Stated task: Lift out each line of the data that holds "update".
====== Supplied material
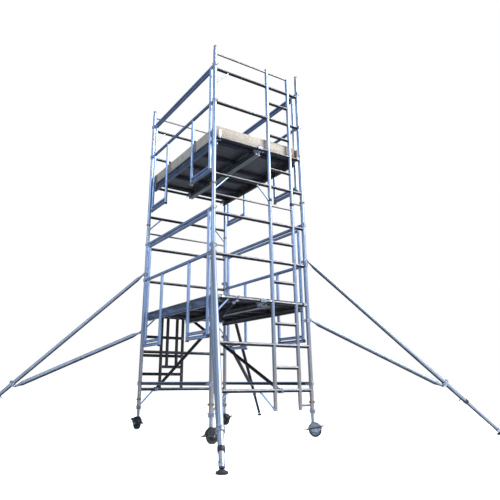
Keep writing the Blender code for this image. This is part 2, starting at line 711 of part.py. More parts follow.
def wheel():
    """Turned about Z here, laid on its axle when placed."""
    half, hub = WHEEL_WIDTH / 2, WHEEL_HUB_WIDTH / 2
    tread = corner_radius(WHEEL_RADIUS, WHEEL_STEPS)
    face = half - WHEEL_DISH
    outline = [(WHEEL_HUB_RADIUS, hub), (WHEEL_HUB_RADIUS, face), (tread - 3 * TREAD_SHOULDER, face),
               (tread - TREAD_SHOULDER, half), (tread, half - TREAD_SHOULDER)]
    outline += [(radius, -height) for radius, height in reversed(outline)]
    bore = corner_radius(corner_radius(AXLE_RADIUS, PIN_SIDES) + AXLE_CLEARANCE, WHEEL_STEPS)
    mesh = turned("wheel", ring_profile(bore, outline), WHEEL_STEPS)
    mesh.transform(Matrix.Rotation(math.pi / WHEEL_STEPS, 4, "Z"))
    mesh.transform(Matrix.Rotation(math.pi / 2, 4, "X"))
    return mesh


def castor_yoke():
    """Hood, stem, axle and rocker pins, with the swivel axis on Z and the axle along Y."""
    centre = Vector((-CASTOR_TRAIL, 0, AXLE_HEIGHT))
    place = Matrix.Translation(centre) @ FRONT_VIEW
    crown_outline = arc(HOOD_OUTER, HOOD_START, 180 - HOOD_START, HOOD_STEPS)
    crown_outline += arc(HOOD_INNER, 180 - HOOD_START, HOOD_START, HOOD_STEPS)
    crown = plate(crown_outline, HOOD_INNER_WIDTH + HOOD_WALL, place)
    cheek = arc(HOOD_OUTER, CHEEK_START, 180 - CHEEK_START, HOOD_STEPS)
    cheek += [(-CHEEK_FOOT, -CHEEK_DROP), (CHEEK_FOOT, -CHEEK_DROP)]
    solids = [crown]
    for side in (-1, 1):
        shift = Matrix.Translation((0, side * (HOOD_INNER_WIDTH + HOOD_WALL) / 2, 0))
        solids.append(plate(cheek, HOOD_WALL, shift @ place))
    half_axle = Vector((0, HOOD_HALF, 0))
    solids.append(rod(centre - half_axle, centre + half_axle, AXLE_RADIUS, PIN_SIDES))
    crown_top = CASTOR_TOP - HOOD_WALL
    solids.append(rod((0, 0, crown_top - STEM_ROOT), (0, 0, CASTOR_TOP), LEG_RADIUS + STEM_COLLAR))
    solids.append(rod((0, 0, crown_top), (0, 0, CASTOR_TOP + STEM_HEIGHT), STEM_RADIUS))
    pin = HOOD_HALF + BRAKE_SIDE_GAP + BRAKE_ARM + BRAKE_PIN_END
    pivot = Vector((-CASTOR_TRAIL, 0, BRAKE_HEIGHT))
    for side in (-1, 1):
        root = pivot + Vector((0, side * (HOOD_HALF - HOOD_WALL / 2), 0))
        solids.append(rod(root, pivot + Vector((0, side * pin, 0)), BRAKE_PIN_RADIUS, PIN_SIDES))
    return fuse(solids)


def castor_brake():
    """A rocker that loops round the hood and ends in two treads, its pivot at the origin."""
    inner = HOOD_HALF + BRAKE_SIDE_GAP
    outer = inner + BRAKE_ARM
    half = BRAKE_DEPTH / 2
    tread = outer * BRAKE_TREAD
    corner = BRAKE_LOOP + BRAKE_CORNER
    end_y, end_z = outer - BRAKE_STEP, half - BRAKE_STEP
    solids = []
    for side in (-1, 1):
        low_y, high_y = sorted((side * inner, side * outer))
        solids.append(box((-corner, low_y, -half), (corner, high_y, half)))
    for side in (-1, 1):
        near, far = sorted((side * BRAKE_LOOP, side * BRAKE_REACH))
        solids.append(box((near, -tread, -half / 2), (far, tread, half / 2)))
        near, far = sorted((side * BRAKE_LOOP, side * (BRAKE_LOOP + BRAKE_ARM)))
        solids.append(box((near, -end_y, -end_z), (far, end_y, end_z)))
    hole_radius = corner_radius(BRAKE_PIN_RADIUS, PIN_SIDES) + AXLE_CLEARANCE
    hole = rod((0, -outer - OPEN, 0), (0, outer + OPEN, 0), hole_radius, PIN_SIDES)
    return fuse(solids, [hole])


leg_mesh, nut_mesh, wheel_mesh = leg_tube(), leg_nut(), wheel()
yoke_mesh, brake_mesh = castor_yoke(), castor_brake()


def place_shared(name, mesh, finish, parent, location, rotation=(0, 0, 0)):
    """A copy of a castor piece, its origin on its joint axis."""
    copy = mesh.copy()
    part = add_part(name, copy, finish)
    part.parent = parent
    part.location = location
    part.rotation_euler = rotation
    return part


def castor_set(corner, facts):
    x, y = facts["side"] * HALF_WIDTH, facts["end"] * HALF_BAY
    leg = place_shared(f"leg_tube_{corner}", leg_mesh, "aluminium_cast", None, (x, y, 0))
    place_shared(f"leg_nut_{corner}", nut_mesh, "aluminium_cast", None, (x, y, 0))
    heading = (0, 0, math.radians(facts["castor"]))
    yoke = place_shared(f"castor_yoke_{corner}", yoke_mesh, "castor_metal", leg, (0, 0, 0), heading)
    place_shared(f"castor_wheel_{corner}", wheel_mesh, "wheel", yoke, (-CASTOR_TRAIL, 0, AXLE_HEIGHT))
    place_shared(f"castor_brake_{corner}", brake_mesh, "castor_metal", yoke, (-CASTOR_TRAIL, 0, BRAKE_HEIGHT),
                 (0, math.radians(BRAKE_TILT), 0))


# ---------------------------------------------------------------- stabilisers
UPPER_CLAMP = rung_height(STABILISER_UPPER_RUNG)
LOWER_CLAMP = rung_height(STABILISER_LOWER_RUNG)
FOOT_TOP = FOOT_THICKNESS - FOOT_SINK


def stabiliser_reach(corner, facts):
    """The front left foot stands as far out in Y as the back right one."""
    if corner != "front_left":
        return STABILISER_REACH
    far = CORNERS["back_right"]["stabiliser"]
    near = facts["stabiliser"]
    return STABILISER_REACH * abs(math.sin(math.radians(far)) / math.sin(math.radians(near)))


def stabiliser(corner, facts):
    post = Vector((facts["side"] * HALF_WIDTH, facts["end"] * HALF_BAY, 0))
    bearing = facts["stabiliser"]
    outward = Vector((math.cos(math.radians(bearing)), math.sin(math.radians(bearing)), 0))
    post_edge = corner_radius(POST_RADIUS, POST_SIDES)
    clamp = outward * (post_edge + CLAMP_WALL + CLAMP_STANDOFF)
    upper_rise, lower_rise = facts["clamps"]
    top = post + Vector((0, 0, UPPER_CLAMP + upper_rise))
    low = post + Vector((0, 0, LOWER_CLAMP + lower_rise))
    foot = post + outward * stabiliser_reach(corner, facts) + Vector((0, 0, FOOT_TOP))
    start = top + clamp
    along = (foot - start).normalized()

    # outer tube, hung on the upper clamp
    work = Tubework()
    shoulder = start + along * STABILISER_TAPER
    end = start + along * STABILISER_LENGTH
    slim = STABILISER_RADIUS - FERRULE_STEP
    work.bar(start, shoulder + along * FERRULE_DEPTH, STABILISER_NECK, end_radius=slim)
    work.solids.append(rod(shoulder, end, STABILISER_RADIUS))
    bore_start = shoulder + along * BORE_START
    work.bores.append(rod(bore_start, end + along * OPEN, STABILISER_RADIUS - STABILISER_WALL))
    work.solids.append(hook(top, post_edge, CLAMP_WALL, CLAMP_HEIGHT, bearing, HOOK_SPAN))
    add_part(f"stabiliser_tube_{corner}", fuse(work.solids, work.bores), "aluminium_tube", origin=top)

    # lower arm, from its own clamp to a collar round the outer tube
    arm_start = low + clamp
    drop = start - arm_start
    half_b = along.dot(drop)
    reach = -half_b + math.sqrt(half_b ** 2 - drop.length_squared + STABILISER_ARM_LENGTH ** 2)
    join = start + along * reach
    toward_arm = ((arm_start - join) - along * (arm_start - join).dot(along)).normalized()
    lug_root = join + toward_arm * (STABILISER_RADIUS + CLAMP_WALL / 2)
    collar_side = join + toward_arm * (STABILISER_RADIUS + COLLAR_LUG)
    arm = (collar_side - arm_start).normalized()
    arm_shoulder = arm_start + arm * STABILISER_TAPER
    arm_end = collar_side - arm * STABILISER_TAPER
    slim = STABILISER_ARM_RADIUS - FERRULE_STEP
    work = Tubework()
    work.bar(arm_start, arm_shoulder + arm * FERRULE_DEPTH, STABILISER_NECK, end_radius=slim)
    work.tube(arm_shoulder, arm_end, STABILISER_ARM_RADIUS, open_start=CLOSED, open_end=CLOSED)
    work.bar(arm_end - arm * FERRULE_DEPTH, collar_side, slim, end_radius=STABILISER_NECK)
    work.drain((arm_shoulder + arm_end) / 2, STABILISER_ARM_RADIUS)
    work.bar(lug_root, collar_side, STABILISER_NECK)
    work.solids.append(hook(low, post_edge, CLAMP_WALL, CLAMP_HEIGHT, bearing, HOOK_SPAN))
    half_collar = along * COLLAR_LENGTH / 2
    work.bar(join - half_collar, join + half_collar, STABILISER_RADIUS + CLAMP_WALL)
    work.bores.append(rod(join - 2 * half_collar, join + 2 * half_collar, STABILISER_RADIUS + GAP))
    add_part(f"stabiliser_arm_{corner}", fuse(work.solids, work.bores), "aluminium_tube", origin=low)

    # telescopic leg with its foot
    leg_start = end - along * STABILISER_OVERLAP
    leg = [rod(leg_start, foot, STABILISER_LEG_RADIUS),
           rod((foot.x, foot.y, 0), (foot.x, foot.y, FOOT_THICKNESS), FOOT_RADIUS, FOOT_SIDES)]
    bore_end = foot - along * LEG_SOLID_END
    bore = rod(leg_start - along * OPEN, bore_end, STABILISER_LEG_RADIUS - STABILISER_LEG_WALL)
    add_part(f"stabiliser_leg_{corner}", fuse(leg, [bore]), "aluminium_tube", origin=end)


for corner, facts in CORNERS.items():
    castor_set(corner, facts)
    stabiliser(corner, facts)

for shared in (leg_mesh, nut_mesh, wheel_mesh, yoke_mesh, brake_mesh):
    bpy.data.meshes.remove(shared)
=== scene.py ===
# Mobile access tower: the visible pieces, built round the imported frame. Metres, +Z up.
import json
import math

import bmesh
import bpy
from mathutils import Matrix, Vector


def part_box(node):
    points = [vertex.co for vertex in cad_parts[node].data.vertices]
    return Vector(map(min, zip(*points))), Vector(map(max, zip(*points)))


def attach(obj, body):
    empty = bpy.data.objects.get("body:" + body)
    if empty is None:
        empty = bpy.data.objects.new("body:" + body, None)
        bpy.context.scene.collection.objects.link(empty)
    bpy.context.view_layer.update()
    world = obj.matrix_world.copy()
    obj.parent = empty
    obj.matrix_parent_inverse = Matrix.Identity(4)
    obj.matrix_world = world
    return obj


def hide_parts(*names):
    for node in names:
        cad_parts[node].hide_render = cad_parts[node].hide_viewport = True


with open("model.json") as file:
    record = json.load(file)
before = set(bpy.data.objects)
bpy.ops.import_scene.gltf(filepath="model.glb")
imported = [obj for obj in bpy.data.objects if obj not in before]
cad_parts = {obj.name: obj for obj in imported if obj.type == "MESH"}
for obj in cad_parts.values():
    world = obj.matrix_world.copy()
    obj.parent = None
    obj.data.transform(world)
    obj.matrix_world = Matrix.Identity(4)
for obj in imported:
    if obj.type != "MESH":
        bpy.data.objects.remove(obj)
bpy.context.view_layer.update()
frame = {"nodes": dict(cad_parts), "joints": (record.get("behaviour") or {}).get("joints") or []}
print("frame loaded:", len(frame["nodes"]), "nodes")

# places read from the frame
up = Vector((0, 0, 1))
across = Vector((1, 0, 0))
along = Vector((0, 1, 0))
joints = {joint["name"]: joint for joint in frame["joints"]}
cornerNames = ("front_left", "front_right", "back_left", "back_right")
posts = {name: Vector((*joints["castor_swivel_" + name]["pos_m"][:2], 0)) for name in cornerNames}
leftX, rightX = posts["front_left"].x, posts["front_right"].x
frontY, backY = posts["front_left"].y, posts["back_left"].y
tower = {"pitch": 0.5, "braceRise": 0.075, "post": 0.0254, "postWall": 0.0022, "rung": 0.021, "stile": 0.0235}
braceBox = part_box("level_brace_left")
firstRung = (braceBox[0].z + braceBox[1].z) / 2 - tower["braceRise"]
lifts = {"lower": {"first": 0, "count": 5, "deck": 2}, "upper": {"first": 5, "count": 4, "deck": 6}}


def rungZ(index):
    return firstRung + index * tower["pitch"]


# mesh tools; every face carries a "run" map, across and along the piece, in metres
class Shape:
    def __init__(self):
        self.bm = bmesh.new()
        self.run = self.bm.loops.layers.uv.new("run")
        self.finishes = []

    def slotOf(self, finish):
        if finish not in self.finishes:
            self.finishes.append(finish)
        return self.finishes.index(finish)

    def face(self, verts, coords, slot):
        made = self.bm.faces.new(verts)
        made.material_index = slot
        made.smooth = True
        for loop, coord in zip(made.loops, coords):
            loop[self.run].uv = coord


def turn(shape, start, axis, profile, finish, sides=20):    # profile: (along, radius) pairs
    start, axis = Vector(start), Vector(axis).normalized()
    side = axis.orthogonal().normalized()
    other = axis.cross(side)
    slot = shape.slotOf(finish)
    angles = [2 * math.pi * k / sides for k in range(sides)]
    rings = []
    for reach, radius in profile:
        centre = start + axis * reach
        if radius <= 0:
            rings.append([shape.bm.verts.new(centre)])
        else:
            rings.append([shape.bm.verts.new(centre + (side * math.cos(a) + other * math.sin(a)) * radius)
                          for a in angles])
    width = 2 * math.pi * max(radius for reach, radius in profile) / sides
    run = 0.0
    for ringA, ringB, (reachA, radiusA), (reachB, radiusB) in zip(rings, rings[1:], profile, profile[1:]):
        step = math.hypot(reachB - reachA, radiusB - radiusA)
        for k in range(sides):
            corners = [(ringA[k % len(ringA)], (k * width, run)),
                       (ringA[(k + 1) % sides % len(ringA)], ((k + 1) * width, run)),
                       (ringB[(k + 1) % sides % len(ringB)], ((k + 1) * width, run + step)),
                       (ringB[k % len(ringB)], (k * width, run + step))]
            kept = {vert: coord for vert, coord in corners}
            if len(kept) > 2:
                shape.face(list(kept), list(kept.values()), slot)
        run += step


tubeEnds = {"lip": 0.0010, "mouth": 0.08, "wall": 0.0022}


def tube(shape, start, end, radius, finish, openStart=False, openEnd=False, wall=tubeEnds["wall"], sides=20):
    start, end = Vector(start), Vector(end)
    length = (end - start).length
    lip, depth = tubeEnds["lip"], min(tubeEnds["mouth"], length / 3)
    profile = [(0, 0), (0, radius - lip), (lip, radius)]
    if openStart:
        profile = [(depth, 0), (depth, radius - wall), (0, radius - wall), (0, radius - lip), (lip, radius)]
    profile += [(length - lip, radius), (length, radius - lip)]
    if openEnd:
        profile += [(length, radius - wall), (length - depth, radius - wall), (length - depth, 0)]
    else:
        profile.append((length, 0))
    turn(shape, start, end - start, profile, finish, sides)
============
Task solution:
    bpy.context.view_layer.update()
bpy.context.view_layer.update()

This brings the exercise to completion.